One more thing...although you should remove the container after she has laid eggs it should be put back so that she can show you when she's ready to lay the next batch. There is one in each egglaying female's cage that I own...even if I expect that they will never lay eggs (due to how I keep them). Its better to be safe than sorry...eggbinding is not a nice thing to have to deal with.
 

Tygerr

Avid Member
I limit their diet and keep the temperature a couple of degrees cooler to slow their metablolism a bit.

Kinyonga, do you limit their diet from birth (despite their ravenous appetite as youngsters), or is there an age that you start limiting their diet?
 

kinyonga

Chameleon Enthusiast
Tygerr said..."Kinyonga, do you limit their diet from birth (despite their ravenous appetite as youngsters), or is there an age that you start limiting their diet?"

I'm not sure how to answer this...its not easy to explain it all. Some people sort of power-feed baby veileds to get them grown up quickly. I like them to grow at a slower steady pace. I don't starve them by any means. None of them have basking lights as babies...but I do have double tube lights over the cages.
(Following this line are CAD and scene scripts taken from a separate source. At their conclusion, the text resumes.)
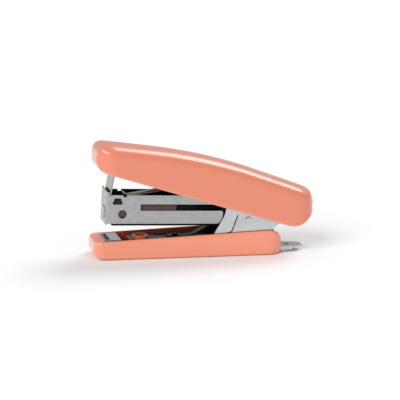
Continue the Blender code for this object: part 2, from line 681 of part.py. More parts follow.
def make_pusher():
    """Saddle behind the staples, with a tongue through the core's slot down to the rod."""
    half = STAPLE_WIDTH / 2 - 0.0001
    skin = half - CORE_HALF_WIDTH - FIT
    top = CORE_TOP + PUSHER_RISE + SHEET
    skirt = ROD_LEVEL - PUSHER_SKIRT
    section = channel_section(half, top, skirt, skin, skin + 0.0001)
    pusher = slab("pusher", [section], PUSHER_FRONT, PUSHER_FRONT + PUSHER_LENGTH, ACROSS)
    tongue = rectangle(-TONGUE_HALF_WIDTH, skirt + 0.0001, TONGUE_HALF_WIDTH, top - SHEET / 2)
    hole = circle(0, ROD_LEVEL, ROD_RADIUS + FIT, RIVET_STEPS)
    front = PUSHER_FRONT + SIDE_FIT
    join(pusher, slab("pusher_tongue", [tongue, hole], front, front + TONGUE_PLATE, ACROSS))
    dress(pusher, MAGAZINE, *BLACK_NYLON)


def make_pusher_rod():
    """Guide rod along the core, headed behind its seat."""
    head = SEAT_X + SHEET + FIT
    end = STRIP_FRONT + 0.0015
    wide = ROD_RADIUS * 2
    profile = [
        (0, head + ROD_RADIUS), (wide, head + ROD_RADIUS), (wide, head), (ROD_RADIUS, head),
        (ROD_RADIUS, end), (0, end),
    ]
    dress(turned("pusher_rod", profile, (0, 0, ROD_LEVEL), (1, 0, 0)), MAGAZINE, *NICKEL)


def make_pusher_spring():
    """Coil on the rod between the pusher's tongue and the seat."""
    start = PUSHER_FRONT + SIDE_FIT + TONGUE_PLATE + COIL_WIRE + FIT
    end = SEAT_X - COIL_WIRE - FIT
    count = COIL_TURNS * COIL_STEPS + 1
    curve = bpy.data.curves.new("pusher_spring", "CURVE")
    curve.dimensions = "3D"
    curve.bevel_depth = COIL_WIRE
    curve.bevel_resolution = 1
    curve.use_fill_caps = True
    spline = curve.splines.new("POLY")
    spline.points.add(count - 1)
    for i, point in enumerate(spline.points):
        turn = 2 * math.pi * i / COIL_STEPS
        x = start + (end - start) * i / (count - 1)
        point.co = (x, COIL_RADIUS * math.cos(turn), ROD_LEVEL + COIL_RADIUS * math.sin(turn), 1)
    coil = bpy.data.objects.new("pusher_spring", curve)
    PARTS.objects.link(coil)
    coil.data.materials.append(new_material("pusher_spring_material", *SPRING_STEEL))
    coil.parent = MAGAZINE


def make_pivot_bush():
    """Spacer tube on the pin between the magazine's ears."""
    half = MAG_INNER - FIT
    rings = [circle(0, 0, PIN_HOLE + BUSH_WALL), circle(0, 0, PIN_HOLE)]
    dress(slab("pivot_bush", rings, -half, half), MAGAZINE, *NICKEL)


# ---------------------------------------------------------------- base
def rim(x):
    return RIM_FRONT + (RIM_BACK - RIM_FRONT) * (x - BASE_FRONT_X) / BASE_LENGTH


def tray_plan(front, back, half, front_corner, back_corner):
    return rounded(
        [
            (front, -half, front_corner), (back, -half, back_corner),
            (back, half, back_corner), (front, half, front_corner),
        ]
    )


def make_base_cover():
    """Moulded tray under everything, higher at the back, with the hollow post that holds the steel frame."""
    side = rounded(
        [
            (BASE_FRONT_X + 0.0012, 0, TOE_RADIUS), (BASE_BACK_X - 0.0006, 0, 0.0015),
            (BASE_BACK_X, RIM_BACK, TAIL_RADIUS), (BASE_FRONT_X, RIM_FRONT, 0.0006),
        ]
    )
    cover = slab("base_cover", [side], -FAR, FAR)
    outer = tray_plan(BASE_FRONT_X, BASE_BACK_X, BASE_HALF_WIDTH, FRONT_CORNER, BACK_CORNER)
    keep_inside(cover, slab("base_plan", [outer], -FAR, FAR, FLAT))
    inner = BASE_HALF_WIDTH - BASE_WALL
    tray_front = BASE_FRONT_X + TRAY_SETBACK
    tray = tray_plan(tray_front, BASE_BACK_X - BASE_WALL, inner, 0.0004, BACK_CORNER - BASE_WALL)
    cut(cover, slab("tray", [tray], TRAY_FLOOR, FAR, FLAT))
    rings = [circle(BOSS_X, 0, BOSS_RADIUS), circle(BOSS_X, 0, BOSS_BORE)]
    join(cover, slab("boss", rings, TRAY_FLOOR - 0.0004, rim(BOSS_X), FLAT))
    half = TONGUE_HALF + FIT
    mouth = rectangle(-half, TONGUE_TOP - FRAME_SHEET - TONGUE_LIP - FIT, half, TONGUE_TOP + FIT)
    cut(cover, slab("tongue_mouth", [mouth], BASE_BACK_X - 0.005, BASE_BACK_X + 0.005, ACROSS))
    dress(cover, BASE, *CORAL)


def frame_plan():
    """Plan of the frame: the strip, the wider foot of the ears and the tongue."""
    narrow = STRIP_HALF_WIDTH
    wide = EAR_OUTER - INSET
    half_plan = [
        (FRAME_FRONT, narrow, 0.0030), (EAR_FRONT - 0.003, narrow, 0.002), (EAR_FRONT, wide, 0),
        (EAR_BACK - 0.0019, wide, 0), (EAR_BACK + 0.0015, TONGUE_HALF, 0),
        (TONGUE_END - 0.0040, TONGUE_HALF, 0.002), (TONGUE_END, TONGUE_HALF * 0.55, 0.0016),
    ]
    return rounded(half_plan + [(x, -y, radius) for x, y, radius in half_plan[::-1]])


def ear_outline():
    """Side outline of an ear, whose front edge leans back as it rises."""
    foot = FRAME_TOP - FRAME_SHEET + 0.0001
    top = PIVOT.z + EAR_ABOVE
    back_foot = EAR_BACK - 0.0018
    return rounded(
        [
            (EAR_FRONT - 0.0004, foot, 0), (back_foot, foot, 0), (back_foot, FRAME_TOP + 0.0006, 0),
            (EAR_BACK, FRAME_TOP + 0.0028, 0.001), (EAR_TOP_BACK, PIVOT.z - 0.0052, 0.001),
            (EAR_TOP_BACK, top, 0.0035), (EAR_FRONT + 0.0046, top, 0.0015),
            (EAR_FRONT + 0.0036, PIVOT.z - 0.0025, 0.008), (EAR_FRONT, FRAME_TOP + 0.0021, 0.003),
        ]
    )


def make_base_frame():
    """Steel frame: ribbed strip along the tray, an ear each side up to the pin, and the staple-remover
    tongue."""
    level = FRAME_TOP - FRAME_SHEET / 2
    low = TONGUE_TOP - FRAME_SHEET / 2
    bend = EAR_BACK - 0.0015
    path = [(FRAME_FRONT - 0.001, level), (bend, level), (bend + 0.0028, low), (TONGUE_END + 0.001, low)]
    frame = slab("base_frame", [ribbon(path, FRAME_SHEET)], -FAR, FAR)
    post = circle(BOSS_X, 0, BOSS_RADIUS + FIT)
    slot = rectangle(BASE_BACK_X + 0.0012, -0.0016, BASE_BACK_X + 0.0034, 0.0016, 0.0010)
    rivet = circle(RETURN_RIVET_X, 0, RIVET_HOLE, RIVET_STEPS)
    keep_inside(frame, slab("frame_plan", [frame_plan(), post, slot, rivet], -FAR, FAR, FLAT))
    stop_hole = circle(PIVOT.x - STOP_REACH, PIVOT.z - STOP_DROP, RIVET_RADIUS + 2 * FIT)
    groove_path = [
        (PIVOT.x - 0.0124, FRAME_TOP + 0.0023), (PIVOT.x - 0.0112, FRAME_TOP + 0.0024),
        (PIVOT.x - 0.0105, FRAME_TOP + 0.0031), (PIVOT.x - 0.0097, FRAME_TOP + 0.0055),
        (PIVOT.x - 0.0086, FRAME_TOP + 0.0087),
    ]
    ear = [ear_outline(), circle(PIVOT.x, PIVOT.z, PIN_HOLE), stop_hole, ribbon(groove_path, GROOVE_WIDTH)]
    for name, inner, outer in (("ear_left", -EAR_OUTER, -EAR_INNER), ("ear_right", EAR_INNER, EAR_OUTER)):
        join(frame, slab(name, ear, inner, outer))
    front = PIVOT.x - RIB_START
    lip_start, lip_end = BASE_BACK_X - 0.0030, TONGUE_END - 0.0045
    half = RIB_HALF_WIDTH
    for side_y in (-1, 1):
        y = side_y * RIB_Y
        rib = rectangle(front, y - half, front + RIB_LENGTH, y + half, half * 0.9)
        low_rim, high_rim = FRAME_TOP - RIB_RISE, FRAME_TOP + RIB_RISE
        join(frame, slab("rib", [rib], low_rim, high_rim, FLAT, edge=RIB_RISE * 0.6))
        edge = side_y * (TONGUE_HALF - FRAME_SHEET / 2 - INSET)
        lip = rectangle(lip_start, edge - FRAME_SHEET / 2, lip_end, edge + FRAME_SHEET / 2)
        join(frame, slab("tongue_lip", [lip], low - FRAME_SHEET / 2 - TONGUE_LIP, low, FLAT))
    dress(frame, BASE, *NICKEL)


def make_anvil():
    """Clinching plate on the ledge: two hollows turn the staple's legs in, and its sides turn down into
    the tray."""
    half = BASE_HALF_WIDTH - BASE_WALL - FIT
    front = BASE_FRONT_X + TRAY_SETBACK + FIT
    section = channel_section(half, ANVIL_TOP, ANVIL_TOP - ANVIL_DEPTH, FRAME_SHEET)
    plate = slab("anvil_plate", [section], front, front + ANVIL_LENGTH, ACROSS)
    middle = PIVOT.x - REACH + SHEET + BLADE_SLOT / 2
    reach = STAPLE_WIDTH / 4 - 0.0001
    for side_y in (-1, 1):
        y = side_y * (STAPLE_WIDTH / 4 + 0.0002)
        hollow = rectangle(middle - CLINCH_HALF, y - reach, middle + CLINCH_HALF, y + reach, 0.0006)
        cut(plate, slab("clinch", [hollow], ANVIL_TOP - CLINCH_DEPTH, ANVIL_TOP + 0.001, FLAT))
    dress(plate, BASE, *NICKEL)


def make_return_spring():
    """Leaf riveted to the base frame that holds the magazine up."""
    level = FRAME_TOP + FIT + LEAF_THICKNESS / 2
    root = PIVOT.x - RETURN_ROOT
    bend = PIVOT.x - RETURN_BEND
    tip = PIVOT.x - RETURN_TIP
    under_magazine = PIVOT.z + RETURN_TIP * math.tan(MAGAZINE_TILT) + FLOOR_TOP - FLOOR_THICKNESS
    high = under_magazine - RETURN_GAP - LEAF_THICKNESS / 2
    path = [
        (root, level), (bend, level), (bend + 0.0030, level + 0.0005), (tip - 0.0015, high - 0.0004),
        (tip, high), (tip + 0.0015, high - 0.0002),
    ]
    leaf = slab("return_spring", [ribbon(path, LEAF_THICKNESS)], -LEAF_HALF_WIDTH, LEAF_HALF_WIDTH)
    hole = [circle(RETURN_RIVET_X, 0, RIVET_HOLE, RIVET_STEPS)]
    cut(leaf, slab("return_hole", hole, level - 0.001, level + 0.001, FLAT))
    dress(leaf, BASE, *SPRING_STEEL)
    grip = FRAME_SHEET + FIT + LEAF_THICKNESS + 2 * FIT
    middle = FRAME_TOP + (FIT + LEAF_THICKNESS - FRAME_SHEET) / 2
    profile = rivet_profile(RIVET_HEAD, RIVET_HEAD_HEIGHT, RIVET_RADIUS, grip)
    dress(turned("return_spring_rivet", profile, (RETURN_RIVET_X, 0, middle), (0, 0, 1)), BASE, *NICKEL)


def make_pins():
    """The pivot pin through handle, ears and magazine, and the stop pin between the ears."""
    half = ARM_OUTER + 0.5 * FIT
    pin = [(0, half), (PIN_RADIUS, half), (PIN_RADIUS, -half), (0, -half)]
    dress(turned("pivot_pin", pin, PIVOT, (0, 1, 0)), BASE, *NICKEL)
    profile = rivet_profile(STOP_HEAD, STOP_HEAD_HEIGHT, RIVET_HOLE, 2 * (EAR_OUTER + 0.5 * FIT))
    place = (PIVOT.x - STOP_REACH, 0, PIVOT.z - STOP_DROP)
    dress(turned("stop_pin", profile, place, (0, 1, 0)), BASE, *NICKEL)


make_handle_cover()
make_handle_arm()
make_driver_blade()
make_blade_rivets()
make_handle_spring()
make_magazine_channel()
make_magazine_floor()
make_staple_core()
make_staple_strip()
make_pusher()
make_pusher_rod()
make_pusher_spring()
make_pivot_bush()
make_base_cover()
make_base_frame()
make_anvil()
make_return_spring()
make_pins()
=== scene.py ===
"""Looks of a compact hand stapler: moulded coral shells over bright pressed steel, round the fixed frame.

Metres, +Z up, the staples leave at the -X end. Every new piece is a surface computed with numpy.
"""

import json
import math

import bmesh
import bpy
import numpy as np
from mathutils import Matrix, Vector


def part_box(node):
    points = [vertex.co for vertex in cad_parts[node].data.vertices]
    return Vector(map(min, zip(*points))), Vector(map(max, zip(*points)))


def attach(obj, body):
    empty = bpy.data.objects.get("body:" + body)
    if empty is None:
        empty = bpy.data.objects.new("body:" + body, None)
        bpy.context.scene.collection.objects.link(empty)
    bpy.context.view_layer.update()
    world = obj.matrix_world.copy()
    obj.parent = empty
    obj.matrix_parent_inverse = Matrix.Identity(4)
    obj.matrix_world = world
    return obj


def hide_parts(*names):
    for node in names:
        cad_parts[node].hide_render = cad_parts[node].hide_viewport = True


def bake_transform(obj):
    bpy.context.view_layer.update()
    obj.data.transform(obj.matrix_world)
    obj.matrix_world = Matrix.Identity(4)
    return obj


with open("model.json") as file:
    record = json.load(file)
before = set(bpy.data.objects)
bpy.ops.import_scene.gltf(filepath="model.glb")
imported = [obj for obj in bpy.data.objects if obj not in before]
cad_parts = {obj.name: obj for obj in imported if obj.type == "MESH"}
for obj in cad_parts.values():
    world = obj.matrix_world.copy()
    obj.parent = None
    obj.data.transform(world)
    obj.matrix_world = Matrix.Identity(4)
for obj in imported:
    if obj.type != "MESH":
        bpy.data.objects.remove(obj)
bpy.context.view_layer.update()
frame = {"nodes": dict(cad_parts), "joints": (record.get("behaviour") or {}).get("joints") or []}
NODES = frame["nodes"]

# ---------------------------------------------------------------- sizes, from the frame
PIVOT = Vector(next(j for j in frame["joints"] if j["name"] == "handle_hinge")["pos_m"])
COVER_LOW, COVER_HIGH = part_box("handle_cover")
BASE_LOW, BASE_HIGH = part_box("base_cover")
STRIP_LOW, STRIP_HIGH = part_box("staple_strip")

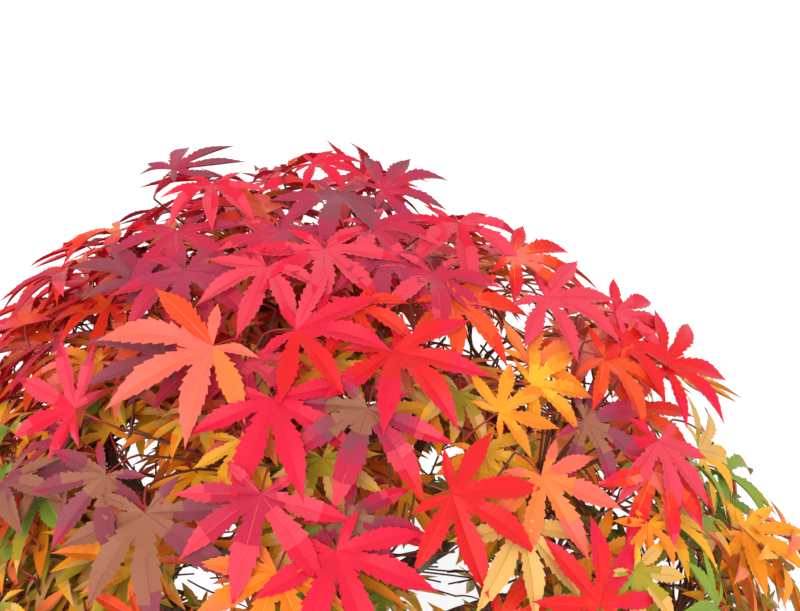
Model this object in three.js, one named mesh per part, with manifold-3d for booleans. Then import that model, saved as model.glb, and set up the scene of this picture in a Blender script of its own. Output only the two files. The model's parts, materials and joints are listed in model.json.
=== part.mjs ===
// A Japanese maple bonsai in autumn leaf, standing in a plain oval pot.
// Millimetres, +Z up. The origin is the centre of the pot's flat underside, and the front faces -Y.
import * as THREE from "three";
import { mergeVertices } from "three/addons/utils/BufferGeometryUtils.js";
import Module from "manifold-3d";

const wasm = await Module();
wasm.setup();

// Clear space between two pieces that touch, the shortest edge kept where solids are joined, and how near
// two corners of a mesh are one
const GAP = 0.3;
const SHORTEST = 0.02;
const MERGE = 1e-3;

// Pot and soil
const POT = {
  length: 330,
  width: 244,
  height: 66,
  footShare: 0.8,
  bellyHeight: 22,
  bellyShare: 0.6,
  wall: 10,
  floor: 10,
  cove: 5,
  lipOut: 7,
  lipHeight: 10,
  bevel: 2,
  sides: 36,
  drainRadius: 9,
  drainSpacing: 130,
  drainSides: 20,
};
const SOIL = { ground: 64, edge: 57, flatRadius: 70, slopeRadius: 98, slopeShare: 0.6 };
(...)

I feed them all they can eat in a minute or so at each feeding. I do this for several months and then I start to slow them down a bit. Up to this point I do it for males and females.

Once the females are reaching sexual maturity I slow them down a bit more and keep their temperatures lower than the males by a couple of degrees...most of the time. (In summer, I have less control over the differences in the temperatures.) The females are by no means thin....but the way I keep them they don't usually even produce any eggs.

When I want to have one reproduce, I make the necessary changes and then mate her. My females usually lay about 20 -25 eggs and all the fertile ones hatch as a rule. I have raised quite a few of these babies over the years and they are healthy and all do just what their mothers do in the way of reproduction.

Latefah is 4 now and has never laid an egg. Mafana is 6 and Miremba (who died this week) was 6 and neither have produced eggs. Solo, Latefah's grandmother was never bred for the first time until she was over 3 years old. I usually only breed to keep my lines going or if I want to "study" something.